Thanks for sharing @Rob Fisher 
So glad i finally saw the porcupines at the modmaster's place
What an incredible thing and it adds so much character to the whole Reo experience
Strange but amazing


----------



## zadiac (20/1/15)

They are so damn cute....lol.


----------



## exodus (20/1/15)

That is awesome. One of the cutest pets ever. Wife would love one, only problem is the five scotties.

Reactions: Agree 1


----------



## gripen (20/1/15)

@exodus ill warry more about the scotties than the porcupines haha.they dont take shit.i grew up on a farm in thabazimbi all my life until 2 years ago when i moved hear.they dont take shit of anything.


----------



## exodus (20/1/15)

Haha yea. Little dogs with big teeth and the hearts of a lion.


----------



## gripen (20/1/15)

thats true they dont take shit.and they are flippin quick


----------



## Dassie (20/1/15)

Rob Fisher said:


>



That is just friggin adorable!

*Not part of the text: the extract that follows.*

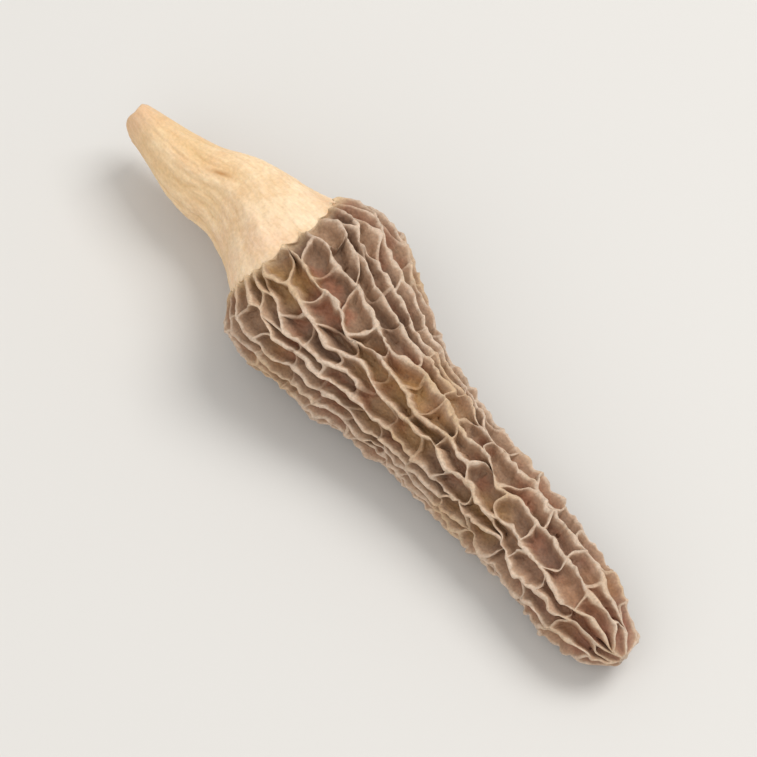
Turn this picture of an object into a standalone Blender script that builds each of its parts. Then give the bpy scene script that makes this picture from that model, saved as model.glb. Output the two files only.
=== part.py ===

I have two schnauzers (disclaimer: they came out stupid) to swap for one of those! Let me know


----------



## gripen (20/1/15)

fantastic @Dassie

Reactions: Like 1


----------



## Christos (28/8/15)

@Rob Fisher, I have 2 large porcupines if you want. All you have to do is catch them. They are quite a nuisance at 3am when they set my alarm off.
Albeit I have grown fond of their visits and often wake up at 3am and sit on my balcony in the hopes that they will visit and I can catch a glimpse of them. 

What can I leave out for them to eat so they will stop attacking my shrubs?

Reactions: Like 1 | Funny 1


----------